At the other end, raked bows were popular until some bright spark thought: ‘you’re paying money for the overall length in a marina berth, so let’s maximise the waterline length and add a plumb bow’. So vertical bows became fashionable, but then everyone discovered that you need a long bow roller to keep the anchor clear, so now you end up paying more in a marina for the bow roller. Why not fill the gap and have a pretty, raked bow and leave it at that? It’s like the donkey chasing the carrot.

What plumb bows have done is added a long bow roller which has transformed into a bowsprit, and bowsprits have earned their place on cruising yachts as the place to fly code zero and asymmetric sails.
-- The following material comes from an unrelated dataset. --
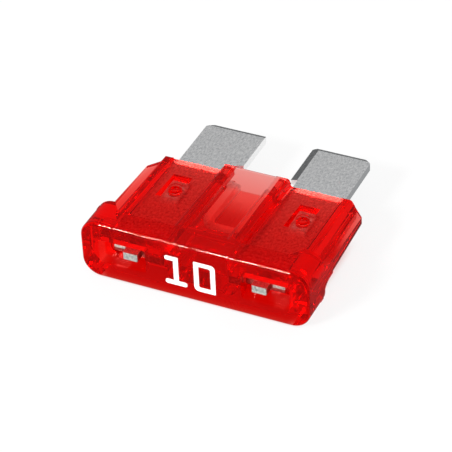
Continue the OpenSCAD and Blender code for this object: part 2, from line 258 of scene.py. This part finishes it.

The new generation of cable-less furling code zero sails are game-changers. You can put up a nice sail without the bulk and weight of a torsion rope. Because of the way the sail is cut, it yanks the luff forward as halyard pressure is applied. They need to be flown ahead, clear of the forestay. There are two ways of doing this. One is using a bowsprit – if you have a plumb bow, you’ll also have the anchor hanging off it. The other way is to have a proper raked bow with a long overhang, which the Rustler 46 has got. She’ll be fantastic off the wind. Reaching with an asymmetrical spinnaker, she’ll be absolutely flying.

What can else can we look forward to with the new Rustler 46?

I’m looking forward to wowing people with a good-looking boat. I think some people fall into the trap of thinking they want a boat to sleep, cook and eat on when they rarely will. I say don’t fool yourself, get one of these, go for a good blast, drop the hook on a nice day, get the lunch out, then sail home. People will just love the look of the boat, they’ll be bowled over how good looking she is as you sail past.

She has berths, a toilet and a stove for a nice weekend away. By the standards of pre-war boats, she’s like a luxury blue water cruiser!

She’s a proper Metre boat, like an 8-Metre. I like long overhangs at both ends which is what she has. She’s intended to evoke the feeling of a traditional Metre boat.